Abstract.
There is growing evidence that the classical notion of adversarial robustness originally introduced for images has been adopted as a 𝑑𝑒 𝑓𝑎𝑐𝑡𝑜 standard by a large part of the NLP research community. We show that this notion is problematic in the context of NLP as it considers a narrow spectrum of linguistic phenomena. In this paper, we argue for 𝑠𝑒𝑚𝑎𝑛𝑡𝑖𝑐 𝑟𝑜𝑏𝑢𝑠𝑡𝑛𝑒𝑠𝑠, which is better aligned with the human concept of linguistic fidelity. We characterize 𝑠𝑒𝑚𝑎𝑛𝑡𝑖𝑐 𝑟𝑜𝑏𝑢𝑠𝑡𝑛𝑒𝑠𝑠 in terms of biases that it is expected to induce in a model.

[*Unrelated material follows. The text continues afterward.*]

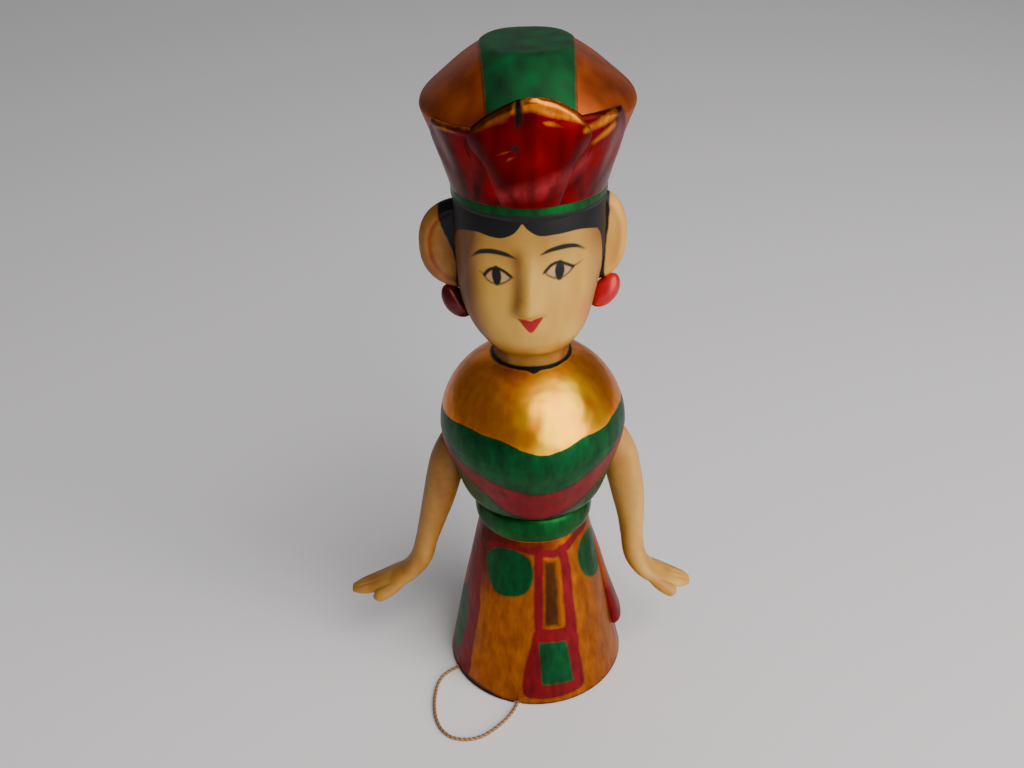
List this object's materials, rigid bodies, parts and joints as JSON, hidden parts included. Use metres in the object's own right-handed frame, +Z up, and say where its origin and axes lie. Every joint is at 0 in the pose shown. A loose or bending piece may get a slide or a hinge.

We study 𝑠𝑒𝑚𝑎𝑛𝑡𝑖𝑐 𝑟𝑜𝑏𝑢𝑠𝑡𝑛𝑒𝑠𝑠 of a range of 𝑣𝑎𝑛𝑖𝑙𝑙𝑎 and robustly trained architectures using a template-based generative test bed. We complement the analysis with empirical evidence that, despite being harder to implement, 𝑠𝑒𝑚𝑎𝑛𝑡𝑖𝑐 𝑟𝑜𝑏𝑢𝑠𝑡𝑛𝑒𝑠𝑠 can improve performance on complex linguistic phenomena where models robust in the classical sense fail.
|